データセキュリティの実現に向けたCohesityの提言
こうした調査結果をふまえ、伊藤氏はITOps(IT運用)とSecOps(セキュリティ運用)の協力を強調しており、組織におけるサイバーレジリエンス目標の共有やセキュリティ体制の目標に準じて共同で計画と予算編成を行い、攻撃対象領域を包括的に理解する必要があるという。
また、インシデント対応において連携するとともに、両チームに対してセキュリティ体制を統合・強化するツールの提供、ランサムウェア対応の障壁を取り除くテクノロジー機能を優先するべきとしている。
伊藤氏は「社会的な課題として、データが爆発的に増加しており、管理がサイロ化してしまう問題に加え、このようなデータ管理の問題あるとランサムウェアが進化し、増加する。
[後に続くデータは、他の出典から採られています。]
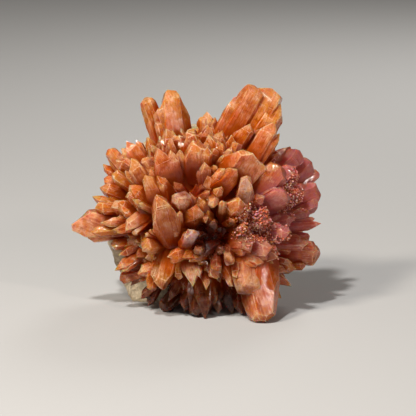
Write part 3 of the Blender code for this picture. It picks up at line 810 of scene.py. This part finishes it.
# %% Creedite material
CREEDITE_IOR = 1.46
LOW_LUSTRE = 0.35  # specular level: the faces are a little etched
ABSORPTION = 900.0  # for each metre
RELIEF = 0.09  # mm
SHADE_REACH = (12.0, 8.6)  # mm from the heart where the painted shade of the fused mass begins and is full
UPPER_RECESS, LOWER_RECESS = placed(HOLLOWS[0][0]), placed(HOLLOWS[1][0])


def creedite(name, shade_share, dusted, clarity, scatter):
    """The crystals' finish. shade_share is how much painted shade it has in the recesses, near the
    fused mass and underneath, and dusted how much of the mauve on the right. clarity is how much light
    goes straight through, and scatter how far, in mm, the rest goes in."""
    made, tree = new_material(name, TINTS["orange"])
    place = add(tree, "ShaderNodeTexCoord").outputs["Object"]

    def stored(attribute, output="Fac"):
        return add(tree, "ShaderNodeAttribute", attribute_name=attribute).outputs[output]

    def far_from(spot):
        node = add(tree, "ShaderNodeVectorMath", {0: place, 1: tuple(spot)}, operation="DISTANCE")
        return node.outputs["Value"]

    def times(*values):
        product = values[0]
        for value in values[1:]:
            product = figured(tree, "MULTIPLY", product, value)
        return product

    def step(value, low, high, out_low=0.0, out_high=1.0):
        return ranged(tree, value, low, high, out_low, out_high)

    def plus(value, share, rest):
        return figured(tree, "MULTIPLY_ADD", value, share, rest)

    def growth(close, short):
        """Noise drawn out along each blade: close lines to a millimetre, and how often they stop."""
        drawn = {"X": times(across, close), "Y": times(along, short)}
        return clouded(tree, result(tree, "ShaderNodeCombineXYZ", drawn), 1.0, 3.0)

    along, across, frost_and_highlight = stored("along"), stored("across"), stored("frost_and_highlight")
    clouds = clouded(tree, place, 1 / (1.6 * MM), 4.0)
    fine = clouded(tree, place, 1 / (0.5 * MM), 2.0)
    lines, sugar = growth(3.5, 1.0), growth(6.5, 9.0)
    etched = step(clouds, 0.42, 0.58, 0.25)
    rise = step(along, 0.1, 1.0)
    thin = plus(clouds, 0.5, stored("thin"))
    axes = add(tree, "ShaderNodeSeparateXYZ", {"Vector": place}).outputs
    right, height = axes[0], axes[2]

    east = step(figured(tree, "ADD", right, plus(clouds, 5 * MM, -2.5 * MM)), 5.0 * MM, 10.5 * MM)
    high = step(height, 6.0 * MM, 13.0 * MM)
    crown = step(figured(tree, "SUBTRACT", height, right), 11.5 * MM, 7.5 * MM)
    upper = plus(clouds, 5 * MM, far_from(UPPER_RECESS))
    lower = plus(clouds, 5 * MM, far_from(LOWER_RECESS))
    # Painted shade underneath, kept off the lit club on the right.
    underside_shade = times(
        step(plus(clouds, 4 * MM, height), 8.5 * MM, 4.5 * MM), step(right, 8.5 * MM, 6.5 * MM), 0.85
    )
    # Painted shade in the lower recess, or underneath, whichever is stronger.
    painted_shade = figured(tree, "MAXIMUM", step(lower, 7.4 * MM, 4.2 * MM, 0.0, 0.95 * shade_share), underside_shade)
    mass_shade_reach = [reach * MM for reach in SHADE_REACH]

    deep = mixed(tree, step(along, -0.2, 0.45), linear("#8E3406"), linear("#C8560A"))
    body = mixed(tree, rise, deep, stored("tint", "Color"))
    coats = [
        (times(step(clouds, 0.50, 0.62, 0.0, 0.65), rise), "#F4BA8C"),  # milky veils
        (step(clouds, 0.48, 0.36, 0.0, 0.85), "#B85208"),  # deeper orange between them
        (step(lines, 0.47, 0.33, 0.0, 0.6), "#A8480C"),  # grooves
        (times(step(lines, 0.53, 0.66, 0.0, 0.45), rise), "#F8BC8E"),  # ribs
        (times(step(sugar, 0.48, 0.62, 0.0, 0.55), rise, etched), "#FFDABC"),  # sugary etching
        (step(plus(clouds, 0.8, along), 0.95, 1.45, 0.0, 0.3), "#E8A87E"),  # paler colour of the tips, and painted light shining through them
        (times(step(thin, 0.5, 1.1, 0.0, 0.65), rise), "#F0AE78"),  # painted light shining through thin edges
        (times(frost_and_highlight, step(fine, 0.36, 0.6, 0.15, 0.85), rise), "#FFD4AC"),  # chipped, frosted edges, partly a painted highlight
        (times(step(fine, 0.50, 0.36, 0.0, 0.6), rise), "#D88418"),  # golden stain
        (step(fine, 0.58, 0.68, 0.0, 0.35), "#7A3208"),  # specks
        (step(far_from(HEART * MM), *mass_shade_reach, 0.0, 0.8 * shade_share), "#84300E"),  # painted shade near the fused mass
        (step(stored("occlusion"), 0.18, 0.72, 0.0, 0.95), "#983808"),  # painted shade between the blades
        (times(east, high, crown, dusted), "#BE6A70"),  # mauve dust
        (step(upper, 7.0 * MM, 4.4 * MM, 0.0, 0.7 * shade_share), "#782212"),  # painted shade in the upper recess
        (painted_shade, "#420C02"),  # painted shade in the lower recess and underneath
    ]
    for share, code in coats:
        body = mixed(tree, share, body, linear(code))

    rough = step(clouds, 0.42, 0.54, 0.04, 0.11)
    rough = figured(tree, "ADD", rough, step(fine, 0.35, 0.65, -0.01, 0.05))
    relief = plus(sugar, times(etched, 0.3), plus(lines, 1.6, fine))
    bump = result(tree, "ShaderNodeBump", {"Strength": 0.45, "Distance": RELIEF * MM, "Height": relief})
    finish = {
        "Base Color": body,
        "Roughness": plus(painted_shade, 0.2, rough),
        "IOR": CREEDITE_IOR,
        "Specular IOR Level": LOW_LUSTRE,
        "Transmission Weight": clarity,
        "Subsurface Weight": 1.0,
        "Subsurface Radius": (2.0, 0.6, 0.15),
        "Subsurface Scale": scatter * MM,
        "Normal": bump,
    }
    surface = result(tree, "ShaderNodeBsdfPrincipled", finish)
    inside = {"Color": (*linear("#FFA040"), 1.0), "Density": ABSORPTION}
    volume = result(tree, "ShaderNodeVolumeAbsorption", inside)
    add(tree, "ShaderNodeOutputMaterial", {"Surface": surface, "Volume": volume})
    return made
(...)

両者には因果関係があり、データ管理の問題に対応することでランサムウェアの対策も可能だ」と述べており、「データ管理の集約」と「データを保存している領域を徹底的にセキュアに」することを提言している。
データ管理の集約は、同社のソリューションを利用すれば本社からブランチオフィス、データセンター、クラウドなど、あらゆる場所のデータを一元管理可能なほか、オンプレミス、仮想、クラウド、SaaSをはじめとした提供形態、ユーザー自身での管理、マネージドサービスどちらの運用形態でも管理が可能であることを強調した。
保存場所のセキュリティ確保に関しては、攻撃者はゲートウェイであり、エンドポイントであれ、どのようなセキュリティ対策をしていてもその気になれば侵入でき、最終的な狙いはデータであることから、侵入された場合でも情報漏えいが発生しないという考え方が必要だという。
最後に、伊藤氏はランサムウェア対策に求められるデータセキュリティのベストプラクティスについて「保護、検知、復旧の3つであり、このうちの1つも欠かせない重要な要素だ。データを保護するためにはデータの隔離やアクセスコントロール、検知ではリアルタイム検知、データの分類、復旧は正確性と迅速性が必要となる」と述べていた。